Sep 29, 2016 | 08:00 GMT

Smartphones and social media have proved to be highly effective tools for recruiting new terrorists, but they come with risks for the groups that use them.
Smartphones and social media have proved to be highly effective tools for recruiting new terrorists, but they come with risks for the groups that use them.

(NICOLAS ASFOURI/AFP/Getty Images)

Two teenage girls were arrested in Nice, France, on Sept. 25 for conspiring to conduct terrorist attacks on behalf of the Islamic State. During the interrogation, the young women admitted to authorities that they had been in contact with Rashid Kassim, a 29-year-old French jihadist affiliated with the Islamic State who has been active on Telegram, an instant messaging service.
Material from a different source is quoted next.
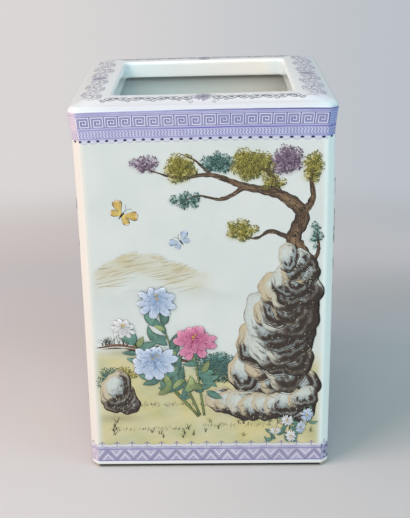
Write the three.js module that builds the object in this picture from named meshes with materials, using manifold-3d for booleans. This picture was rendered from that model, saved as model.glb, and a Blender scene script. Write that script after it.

The girls' arrest came 11 days after a 15-year-old Parisian boy was detained for hatching plots at Kassim's behest. French authorities believe Kassim is responsible for directing a number of grassroots jihadist attacks across the country. Some of the cases he is suspected of being linked to are the June 13 stabbing of a policeman and his partner at their Magnanville home, the July 26 murder of a priest in Saint-Etienne-du-Rouvray and the botched Sept. 7 car bombing near Notre Dame. The spate of assaults Kassim managed to incite demonstrates the...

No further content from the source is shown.